Is color real? Does everyone see the same color green? How many colors can the human eye see? Color helps us to remember objects, influences our purchases and affects our emotions. (Are you blue?) More amazing is that objects without light do not have color! Lemons are not yellow but it is how their pigments reflect the wavelengths of light into the human brain that they appear yellow.
Reena Mukamal explains in How Humans See In Color that human brains see color between ultraviolet light and red light. Scientists estimate that humans can distinguish up to 10 million colors. When light hits an object, such as lemon, the object absorbs some of the light and reflects the rest of it. That reflected light enters the human eye through the cornea which bends the light toward the pupil. The pupil controls the amount of light that hits the lens. The lens focuses the light on the retina which is a layer of nerve cells in the back of the eye.
The retina has two different types of cells, rods and cones, which detect and respond to light. The cells that are sensitive to light are called photoreceptors. Rods are activated in dim light and cones in a brighter environment. Most humans have about 6 million cones and 110 million rods.

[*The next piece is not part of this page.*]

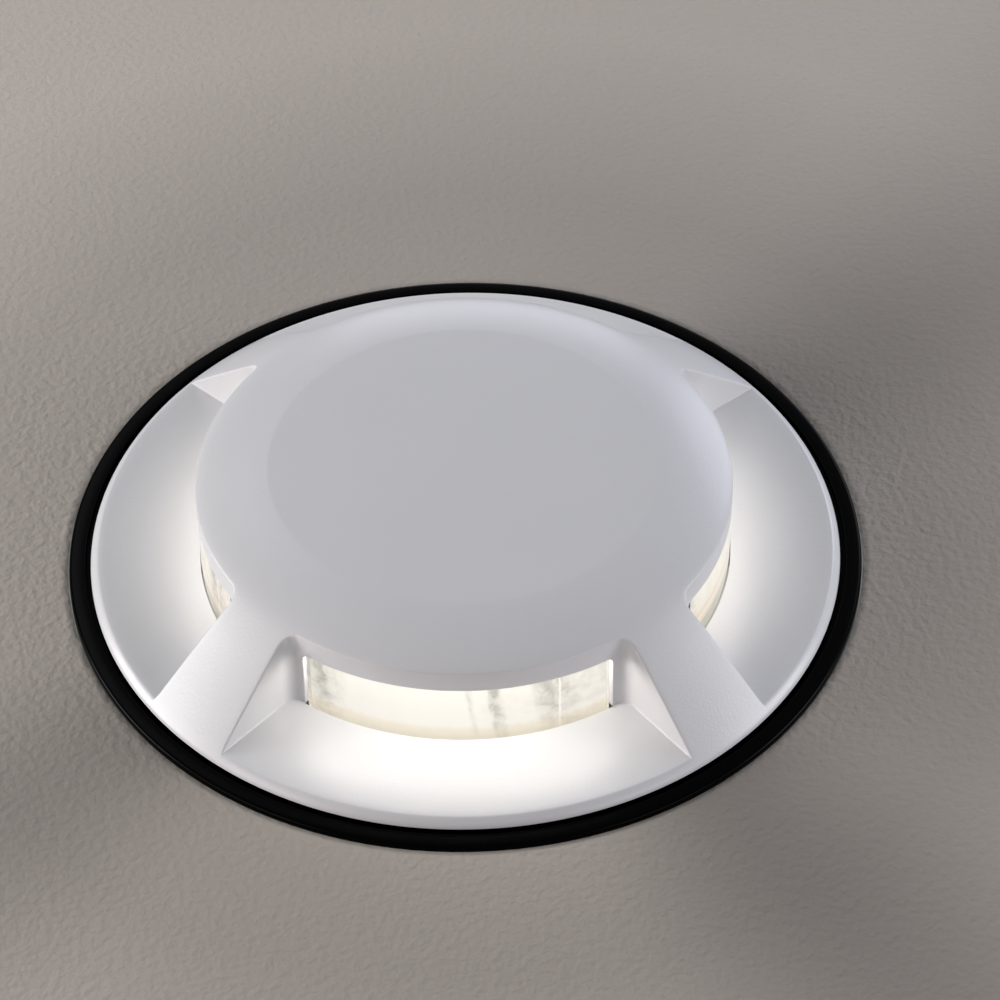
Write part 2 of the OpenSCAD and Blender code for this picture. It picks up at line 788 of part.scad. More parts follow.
module gland_seal() {
    seal_z = gland_nut_z + gland_nut_wall;
    color([0.12, 0.12, 0.13]) translate([0, 0, seal_z])
        ring(gland_seal_r, cable_d / 2, gland_hex_z - seal_z - touch_gap);
}

module gland_nut() {
    color([0.1, 0.1, 0.11]) translate([0, 0, gland_nut_z]) difference() {
        hex_prism(gland_nut_r, gland_nut_h);
        translate([0, 0, gland_nut_wall]) cylinder(r = gland_collar_r + fit_gap, h = gland_nut_h);
        translate([0, 0, -cut]) cylinder(r = gland_bore_r, h = gland_nut_wall + 2 * cut);
    }
}

// Spring clips

module on_left() {
    rotate([0, 0, 180]) children();
}

module clip_bracket() {
    color([0.78, 0.79, 0.8]) difference() {
        union() {
            translate([boss_x, -bracket_w / 2, bracket_low])
                cube([bracket_t, bracket_w, bracket_top - bracket_low]);
            for (side = [-1, 1])
                translate([boss_x, side * (bracket_w - ear_t) / 2 - ear_t / 2, pin_z - ear_h / 2])
                    cube([pin_x - boss_x + ear_past, ear_t, ear_h]);
        }
        translate([boss_x, 0, clip_screw_z]) rotate([0, -90, 0]) translate([0, 0, -bracket_t - cut])
            cylinder(d = m3[0] + 2 * thread_gap, h = bracket_t + 2 * cut);
        translate([pin_x, -bracket_w, pin_z]) rotate([-90, 0, 0])
            cylinder(r = eye_bore, h = 2 * bracket_w);
    }
}

module clip_pin() {
    color([0.75, 0.76, 0.78]) translate([pin_x, 0, pin_z]) rotate([-90, 0, 0]) {
        translate([0, 0, -bracket_w / 2]) cylinder(r = pin_r, h = bracket_w + pin_head);
        translate([0, 0, -bracket_w / 2 - pin_head]) cylinder(r = pin_r + 0.5, h = pin_head);
    }
}

module clip_arm() {
    color([0.8, 0.81, 0.82]) difference() {
        union() {
            translate([pin_x, arm_eye_y[0], pin_z]) rotate([-90, 0, 0])
                cylinder(r = eye_r, h = arm_eye_y[1] - arm_eye_y[0]);
            translate([0, clip_w / 2, 0]) rotate([90, 0, 0]) linear_extrude(clip_w) polygon([
                [pin_x + eye_r - clip_t, pin_z - 2.4], [pin_x + eye_r, pin_z - 2.4],
                [bend_x, bend_z], [bend_x - 0.3, bend_z - 1], [tip_x + clip_t, tip_z],
                [tip_x, tip_z], [bend_x - clip_t - 0.4, bend_z - 0.6], [bend_x - clip_t, bend_z]]);
            translate([pin_x + eye_r - clip_t, arm_eye_y[0] + 1.2, pin_z - 3])
                cube([clip_t, arm_eye_y[1] - arm_eye_y[0] - 1.2, 3]);
        }
        translate([pin_x, -bracket_w, pin_z]) rotate([-90, 0, 0]) cylinder(r = eye_bore, h = 2 * bracket_w);
    }
}

// Torsion spring: a straight leg, the coil around the pin, and a straight leg
module clip_spring() {
    leg_x = pin_x - coil_r;
    coil = [for (i = [1:coil_turns * coil_steps - 1]) let (a = 360 * i / coil_steps)
        [pin_x - coil_r * cos(a), coil_y + coil_pitch * i / coil_steps, pin_z - coil_r * sin(a)]];
    route = concat([[leg_x, coil_y, pin_z + coil_leg], [leg_x, coil_y, pin_z]], coil,
        [[leg_x, coil_y + coil_pitch * coil_turns, pin_z],
         [leg_x + 0.2, coil_y + coil_pitch * coil_turns, pin_z - 6]]);
    color([0.7, 0.71, 0.72]) tube(route, wire_r, [0, 1, 0], 6);
}

module clip_screws() {
    color([0.75, 0.76, 0.78]) for (side = [0, 180]) rotate([0, 0, side])
        translate([boss_x + bracket_t, 0, clip_screw_z]) rotate([0, -90, 0])
            screw(m3_low, bracket_t + clip_bite);
}

module clip_bracket_right() { clip_bracket(); }
module clip_bracket_left() { on_left() clip_bracket(); }
module clip_pin_right() { clip_pin(); }
module clip_pin_left() { on_left() clip_pin(); }
module clip_arm_right() { clip_arm(); }
module clip_arm_left() { on_left() clip_arm(); }
module clip_spring_right() { clip_spring(); }
module clip_spring_left() { on_left() clip_spring(); }

sleeve_collar();
sleeve_barrel();
sleeve_base();
entry_plugs();
rim_gasket();
cover();
cover_screws();
lens();
lens_gasket();
deflector();
deflector_screw();
led_board();
led_chips();
board_screws();
thermal_pad();
board_connector();
deck_grommet();
led_leads();
housing_plate();
housing_cup();
cooling_ribs();
driver();
driver_screws();
terminal_block();
terminal_screws();
input_leads();
lid();
lid_gasket();
lid_screws();
vent_plug();
vent_seal();
gland_body();
gland_oring();
gland_locknut();
gland_seal();
gland_nut();
clip_bracket_right();
clip_bracket_left();
clip_pin_right();
clip_pin_left();
clip_arm_right();
clip_arm_left();
clip_spring_right();
clip_spring_left();
clip_screws();
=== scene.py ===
import json
import math

import bmesh
import bpy
import numpy as np
from mathutils import Matrix, Vector


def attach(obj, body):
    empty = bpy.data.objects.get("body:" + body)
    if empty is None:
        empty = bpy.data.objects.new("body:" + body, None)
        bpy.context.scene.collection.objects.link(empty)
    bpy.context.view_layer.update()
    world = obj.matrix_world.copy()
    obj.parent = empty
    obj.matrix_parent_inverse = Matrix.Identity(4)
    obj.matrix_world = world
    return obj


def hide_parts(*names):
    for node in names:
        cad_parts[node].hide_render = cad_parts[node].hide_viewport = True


# A recessed step light: a white cover with four lit side windows, in a black installation sleeve.
# Sizes are in millimetres, as in the part's source; the meshes are made in metres.

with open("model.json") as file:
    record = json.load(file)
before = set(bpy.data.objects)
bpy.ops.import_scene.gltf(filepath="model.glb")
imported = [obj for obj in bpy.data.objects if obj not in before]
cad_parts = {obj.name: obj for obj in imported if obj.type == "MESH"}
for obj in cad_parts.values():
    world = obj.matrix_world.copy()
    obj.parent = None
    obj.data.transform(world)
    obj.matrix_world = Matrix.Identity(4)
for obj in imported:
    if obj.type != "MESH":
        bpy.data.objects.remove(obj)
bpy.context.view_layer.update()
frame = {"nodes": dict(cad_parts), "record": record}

MM = 0.001
QUARTERS = 4
MERGE_MM, CREASE = 0.002, math.radians(32)

# The cover's rim, crown, underside, rounded edges and the narrow band inside the rim
RIM_R, RIM_Z, SEAT_Z = 60.0, 2.6, 2.0
CROWN_R, CROWN_Z, CROWN_FALL = 30.85, 20.9, 0.35
LENS_BORE_R, POCKET_R, SPIGOT_R = 42.5, 45.25, 51.0
POCKET_Z, DECK_Z, CEILING_Z, DOME_Z = -0.5, -3.2, 15.0, 18.0
TOP_FILLET, LOW_FILLET = 0.34, 0.24
BAND_IN_R, BAND_OUT_R = 59.2, 59.5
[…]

The cones contain “color-detecting molecules”. Typically there are three types of these molecules, red, green, blue. Each type of cone (red, green or blue) is sensitive to different wavelengths of visible light.
In the daytime, a lemon’s reflected light activates both red and green cones. The cones then send a signal along the optic nerve to the visual cortex of the brain. The brain processes the number of cones that were activate and the strength of their signal. Alter the nerve impulses are processed, a color is seen. In the case of the lemon, it is yellow.
In a darker environment, the light reflected by the lemon would stimulate only the eyes’ rods. If only the rods are activated, you don’t see color, just shades of gray. Another perception of color is “color constancy”. If you have seen the lemon in several different conditions, for instance red light or dim light, you would still perceive the lemon to be yellow.
Color blindness is a problem with the cones. They can be absent, nonfunctioning or detect a different color than normal. Red-green color blindness is the most common followed by blue-yellow and it is more common in males.
Researchers estimate that up to 12 % of females have four cone types. They would then have the potential to perceive 100 times more colors.
Visual systems vary from person to person. An object’s color may appear differently against different backgrounds or under different lighting. There is a surprising amount of variation in how people see the world but the colors of a sunset remain beautiful. At least humans could agree on that beauty even if every sunset offers different colors.